Retreatment With Elbasvir, Grazoprevir, Sofosbuvir ± Ribavirin Is Effective for GT3 and GT1/4/6 HCV Infection After Relapse

Timothy Papaluca; Marie Sinclair; Paul Gow; Stephen Pianko; William Sievert; Niranjan Arachchi; Karla Cameron; Scott Bowden; Jacinta O'Keefe; Joseph Doyle; Mark Stoove; Margaret Hellard; David Iser; Alexander Thompson

Disclosures

Liver International. 2019;39(12):2285-2290. 

In This Article

Abstract and Introduction

Abstract

Introduction: Despite highly effective direct-acting antiviral (DAA) therapies for chronic hepatitis C virus (HCV) infection, some patients experience virological relapse. Salvage regimens should include multiple agents to suppress emergence of resistance-associated substitutions (RAS) and minimise treatment failure. The combination of sofosbuvir (SOF) and elbasvir/grazoprevir (ELB/GZR) ±ribavirin (RBV) is an effective retreatment strategy for HCV genotype (GT)1 and 4 infection. We hypothesised that SOF and ELB/GZR (±RBV) would also be an effective salvage regimen for DAA-experienced GT3 patients.

Methods: We evaluated the efficacy and safety of SOF/ELB/GZR ± RBV in DAA-experienced participants with chronic HCV infection who had prior relapse. Participants were treated at four hospitals between December 2016 and March 2018 for either 12- or 16-weeks. The primary endpoint was sustained virological response at week 12 post-treatment (SVR12) using intention-to-treat analysis.

Results: There were 40 participants included in the analysis. The mean age was 53 years, 53% had GT3, 33% had GT1 infection and 63% had cirrhosis.

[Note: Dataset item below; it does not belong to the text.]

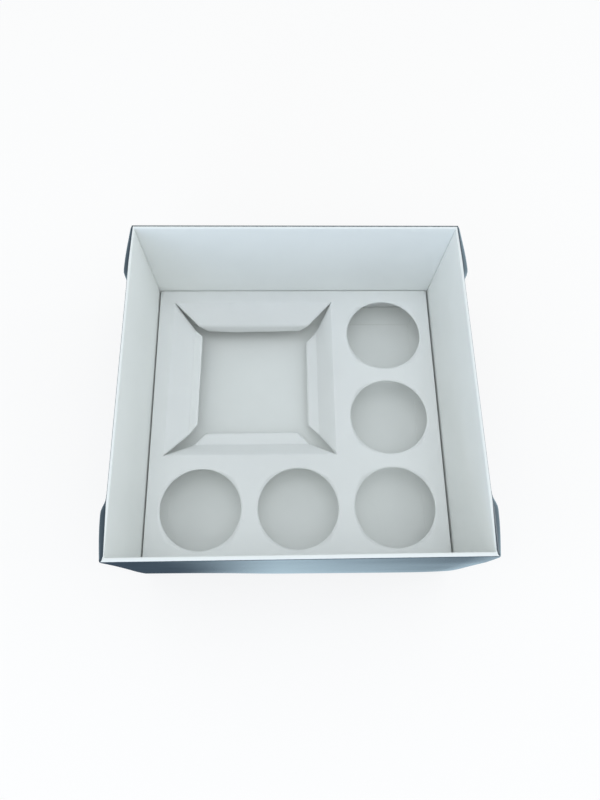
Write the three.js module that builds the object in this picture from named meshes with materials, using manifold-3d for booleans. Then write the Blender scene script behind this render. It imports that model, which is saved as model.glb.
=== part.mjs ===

Fifty-eight percent were treated for 12 weeks, 42% were treated for 16 weeks and 90% received RBV. The SVR12 rate was 98% overall, 100% in non-GT3 participants and 95% in GT3 participants. One GT3 cirrhotic participant relapsed. ELB/GZR was stopped at week 6 in one GT3 cirrhotic participant who switched to SOF/velpatasvir/RBV for a further 12 weeks and achieved SVR12. RBV dose reduction was required in two participants. Treatment was otherwise well tolerated.

Discussion: The combination of SOF/ELB/GZR ± RBV is effective and safe for difficult-to-cure patients who relapse after first-line DAA, including those with cirrhosis and GT3 infection.

Introduction

The introduction of highly effective and well-tolerated direct-acting antiviral (DAA) therapy has revolutionised hepatitis C virus (HCV) treatment. Despite excellent cure rates which exceed 95%, some patients experience virological relapse after treatment. Virological relapse is associated with the selection of HCV resistance-associated substitutions (RAS), which reduce viral susceptibility to currently available DAAs.[1] NS5A inhibitors are the backbone of most DAA regimens and selection of NS5A RAS is the most common reason for DAA failure. NS5A variants can persist for many years post-relapse.[2] Variants in the NS5B region and/or NS3/4a region may also be selected with sofosbuvir (SOF) or protease inhibitor therapy respectively. The ideal salvage regimen should involve combination therapy with at least two agents that are active against all the prevalent HCV quasispecies. Triple combination therapy involving sofosbuvir (SOF), a protease inhibitor and an NS5A inhibitor is therefore attractive as a salvage strategy.

Elbasvir (ELB) plus grazoprevir (GZR) is licensed for treatment of HCV genotype (GT)1 and 4 infection.[3] Recent data have demonstrated that ELB/GZR in combination with SOF (±ribavirin (RBV)) is also an effective salvage treatment for cirrhotic DAA-experienced GT1/4 patients, those genotypes for which ELB/GZR has the greatest in vitro and in vivo activity.[4] ELB and GZR alone have reduced effectiveness against HCV GT3 infection, with a significantly higher EC50 than for GT1 HCV in vitro and suboptimal SVR12 rates in clinical trials.[3,5] Despite this, ELB/GZR in combination with SOF plus RBV was highly effective for the treatment of DAA-naive GT3 patients; in a large prospective study SVR12 rates exceeded 94% in those treated for 12 to 16 weeks, including participants with cirrhosis.[6]

In this context, we hypothesised that SOF plus ELB/GZR ± RBV (ELB/GZR/SOF ± RBV) would be an effective salvage regimen for DAA-experienced patients, irrespective of GT or underlying cirrhosis.